Out Of The Past
Some time ago we had something to say about early vintage motoring in Wales, in particular in remote Radnorshire, where cars were few and far between in the 1920s. Some research in that county, now re-named Powys, has revealed a number of interesting facets. For instance, Tommy Evans of Van, above Llanidloes, had a 1923 Maxwell tourer (FO 1246), which local inhabitants still remember. He used to run a taxi-service with it into Llanidloes, charging 3d return. A rival service as set up by Mr Jenkins of Central Garage, with a 1924 23.7 hp Wolseley seven-seater (FO 1418). which would have been one of the six-cylinder side-valve worm-drive cars, in use up to 1934. In Wales chapel-goers were very loyal, and it is said that for this reason the Maxwell got the lion’s share of this not very lucrative trade!
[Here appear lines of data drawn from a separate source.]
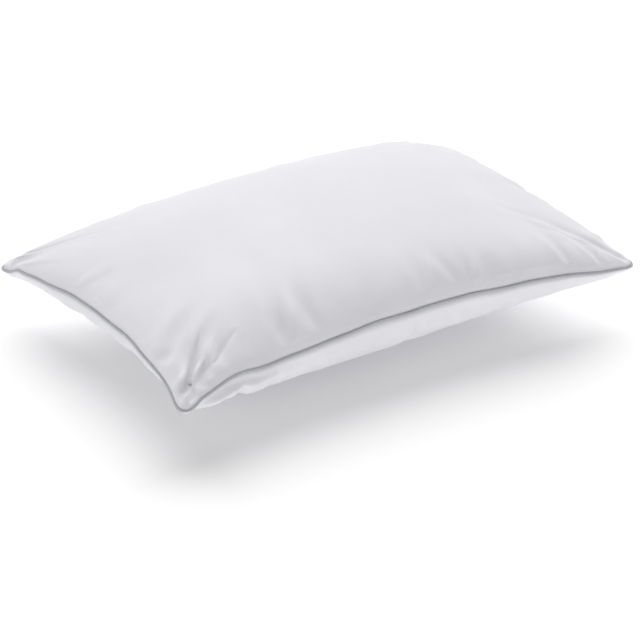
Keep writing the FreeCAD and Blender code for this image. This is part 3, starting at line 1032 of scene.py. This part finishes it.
def fibreMaterial(name, look):
    # tangled fibre: distorted noise plus the distance to the nearest strand's edge, pale and rough
    material, nodes, links, shader = newMaterial(name)
    place = node(nodes, "ShaderNodeTexCoord")
    detail, rough, distortion = fibreLook["tangleDetail"]
    tangle = node(nodes, "ShaderNodeTexNoise", {
        "Scale": look["scale"], "Detail": detail, "Roughness": rough, "Distortion": distortion,
    })
    strandScale = look["scale"] * fibreLook["strandShare"]
    strands = node(nodes, "ShaderNodeTexVoronoi", {"Scale": strandScale}, feature="DISTANCE_TO_EDGE")
    ramp = node(nodes, "ShaderNodeValToRGB")
    ramp.color_ramp.elements[0].color = (*look["dark"], 1)
    ramp.color_ramp.elements[1].color = (*look["light"], 1)
    bump = node(nodes, "ShaderNodeBump", {"Strength": look["bump"], "Distance": fibreLook["bumpHeight"]})
    both = node(nodes, "ShaderNodeMath", operation="ADD")
    links.new(place.outputs["Object"], tangle.inputs["Vector"])
    links.new(place.outputs["Object"], strands.inputs["Vector"])
    links.new(tangle.outputs["Fac"], both.inputs[0])
    links.new(strands.outputs["Distance"], both.inputs[1])
    links.new(tangle.outputs["Fac"], ramp.inputs["Fac"])
    links.new(ramp.outputs["Color"], shader.inputs["Base Color"])
    links.new(both.outputs["Value"], bump.inputs["Height"])
    links.new(bump.outputs["Normal"], shader.inputs["Normal"])
    shader.inputs["Roughness"].default_value = fibreLook["rough"]
    shader.inputs["Sheen Weight"].default_value = fibreLook["sheen"]
    return material


threadLook = {"scale": 900.0, "dark": (0.74, 0.74, 0.74), "light": (0.86, 0.86, 0.86), "bump": 0.3}
fillLook = {"scale": 260.0, "dark": (0.72, 0.72, 0.72), "light": (0.88, 0.88, 0.88), "bump": 0.8}

coverCloth = clothMaterial("coverCloth", coverLook)
for piece, material in (
    (topPanel, coverCloth), (bottomPanel, coverCloth), (tapePiece, clothMaterial("pipingCloth", pipingLook)),
    (cordPiece, clothMaterial("cottonCord", cordLook)), (labelPiece, clothMaterial("labelSatin", labelLook)),
    (fillPiece, fibreMaterial("fillFibre", fillLook)),
):
    piece.data.materials.append(material)
threadCloth = fibreMaterial("sewingThread", threadLook)
for name in ("needleThread", "bobbinThread", "closingThread", "overlockThread"):
    bpy.data.objects[name].data.materials.append(threadCloth)
print("materials made")


stageLook = {
    "size": 40.0,
    "color": (0.95, 0.95, 0.95),
    "grain": 0.01,  # how much paler its palest specks are
    "grainScale": 3.0,
    "rough": 0.9,
    "specular": 0.1,
    "glow": 0.07,  # a softly lit table
    "world": 0.40,
}
lights = [
    # name, strength, how wide it looks in degrees, and the direction it comes from
    ("overhead", 2.34, 72, (0.36, 0.52, 1.0)),
    ("leftFill", 0.40, 60, (-1.0, -0.2, 0.1)),
    ("tableGlow", 0.80, 90, (-0.1, -0.7, -0.9)),
]
view = {
    "azimuth": -33.16,
    "elevation": 27.75,
    "distance": 3.672,
    "aim": (-0.0768, -0.1247, 0.087),
    "lens": 169.7,
    "sensor": 36,
    "clip": 60,
}


def makeFloor():
    # one flat square of pale paper, faintly self-lit, that casts no shadow: it is lit from below too
    half = stageLook["size"] / 2
    corners = np.array([[-half, -half, 0], [half, -half, 0], [half, half, 0], [-half, half, 0]])
    floor = newPiece("floor", corners, np.array([[0, 1, 2, 3]]), smooth=False)
    material, nodes, links, shader = newMaterial("floorPaper")
    grain = node(nodes, "ShaderNodeTexNoise", {"Scale": stageLook["grainScale"], "Detail": 2.0})
    tint = node(nodes, "ShaderNodeValToRGB")
    tint.color_ramp.elements[0].color = (*stageLook["color"], 1)
    tint.color_ramp.elements[1].color = (*(c + stageLook["grain"] for c in stageLook["color"]), 1)
    place = node(nodes, "ShaderNodeTexCoord")
    links.new(place.outputs["Object"], grain.inputs["Vector"])
    links.new(grain.outputs["Fac"], tint.inputs["Fac"])
    links.new(tint.outputs["Color"], shader.inputs["Base Color"])
    shader.inputs["Roughness"].default_value = stageLook["rough"]
    shader.inputs["Specular IOR Level"].default_value = stageLook["specular"]
    shader.inputs["Emission Color"].default_value = (1, 1, 1, 1)
    shader.inputs["Emission Strength"].default_value = stageLook["glow"]
    floor.data.materials.append(material)
    floor.visible_shadow = False


def makeLights():
    # a plain pale world and a few soft suns, each turned so that it shines from its own direction
    world = bpy.data.worlds.new("studio")
    world.use_nodes = True
    background = world.node_tree.nodes["Background"]
    background.inputs["Color"].default_value = (1.0, 1.0, 1.0, 1)
    background.inputs["Strength"].default_value = stageLook["world"]
    bpy.context.scene.world = world
    for name, strength, width, place in lights:
        lamp = bpy.data.lights.new(name, "SUN")
        lamp.energy = strength
        lamp.angle = math.radians(width)
        obj = bpy.data.objects.new(name, lamp)
        obj.rotation_euler = Vector(place).to_track_quat("Z", "Y").to_euler()
        bpy.context.scene.collection.objects.link(obj)


def makeCamera():
    # stands off from the aim by the distance, at (sin a cos e, -cos a cos e, sin e)
    azimuth, elevation = math.radians(view["azimuth"]), math.radians(view["elevation"])
    back = Vector((
        math.sin(azimuth) * math.cos(elevation),
        -math.cos(azimuth) * math.cos(elevation),
        math.sin(elevation),
    ))
    camera = bpy.data.cameras.new("camera")
    camera.lens = view["lens"]
    camera.sensor_width = view["sensor"]
    camera.clip_end = view["clip"]
    obj = bpy.data.objects.new("camera", camera)
    obj.location = Vector(view["aim"]) + back * view["distance"]
    obj.rotation_euler = (-back).to_track_quat("-Z", "Y").to_euler()
    bpy.context.scene.collection.objects.link(obj)
    bpy.context.scene.camera = obj


makeFloor()
makeLights()
makeCamera()
bpy.context.scene.view_settings.view_transform = "Standard"
print("floor, light and camera made")
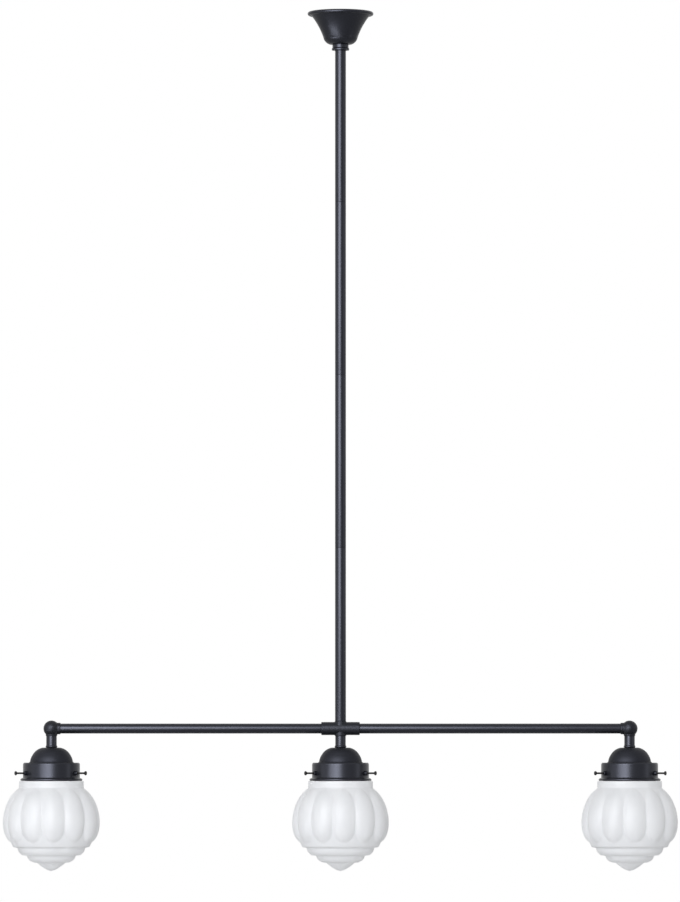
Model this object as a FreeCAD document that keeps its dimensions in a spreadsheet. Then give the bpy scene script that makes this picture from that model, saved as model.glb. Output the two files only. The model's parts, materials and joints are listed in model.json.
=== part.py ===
import FreeCAD, Part
import math
import os
import re

import Sketcher
from FreeCAD import Placement, Rotation, Vector

# Linear island pendant: a screwed tube stem hangs from a ceiling bracket under a spun canopy and
# carries a crossbar with three lamps. The origin is on the ceiling plane at the stem's axis, +Z is up,
# +X runs along the crossbar and -Y is the front. All sizes are millimetres.

doc = FreeCAD.newDocument("island_pendant")
sheet = doc.addObject("Spreadsheet::Sheet", "sizes")

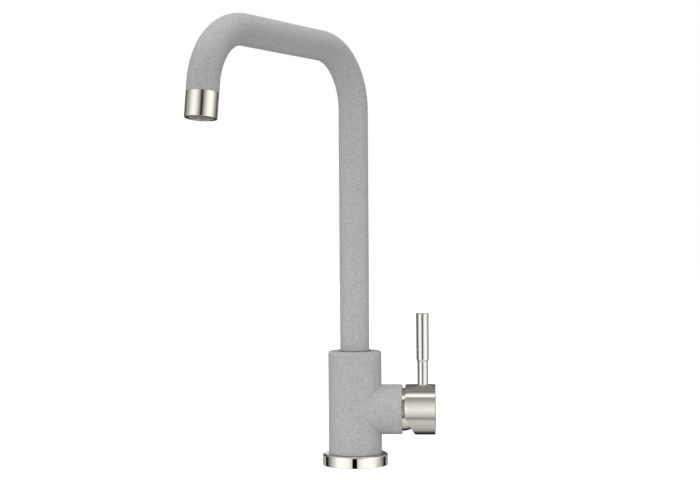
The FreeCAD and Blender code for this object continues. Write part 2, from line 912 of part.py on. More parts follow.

A Bleriot-Whippet cyclecar was a lone visitor to Radnorshire in those days, but why, or by whom it was brought there, isn’t known. It lasted only from July 1923 to December 1924, its last registered owner being Eddie Vaughan of Lanidloes, who was a “dealer in anything”, so presumably broke it for spares. Another interesting snippet involves the Morsom brothers, who lived at a remote farm, Castle Crab, four miles from Llandrindod Wells. Jack Morsom returned from fighting in the Great War and some time afterwards bought his first car, from Weale Bros in Builth Wells. It had belonged to the Vicar of Glasbury, who had left it at the garage to defray heavy repair bills. It was probably a Galloway (FO 1392), of which Jack Morsom was the last registered owner, but one wonders why such a car, built in far-away Scotland, should have been the Vicar’s choice. Jack Morsom’s brother Ivor went to join an uncle in Kenya but, returning home on extended leave in 1924, bought a 3 1/2 hp Connaught sidecar-outfit, with which he was so pleased that he took it back to Kenya with him, less the sidecar. A Connaught, in this case a 2 3/4 hp two-stroke, also with sidecar, was acquired by Ivor Morsom’s friend E. H. Owens, who was the shoemaker at Hundred House, probably on Ivor’s recommendation. It was bought from Colcombe’s in Builth, a well-known motorcycle dealer, who also had a Salmson through his hands. The Connaught motorcycle was used by Mr Owens for several years, surviving such vicissitudes as the 13-year-old daughter damaging its front mudguard when garaging it in the shed beside the shop, the latter now a general store. In fact, this machine, FO 1451, had no other registered owner. Owens’ son followed in his father’s wheeltracks, his first machine being a 250 cc two-stroke Dunelt.
Another Radnorshire-registered machine was a 1925 2 3/4 hp Raleigh ridden by a lady who lived near Abbeycwmhir, rumour, perhaps apocryphal, suggesting that this Involved an intrigue with a man of Holy Orders who was united in wedlock with another lady, the motorcycle being used for journeys to their meeting place. . . — W.B.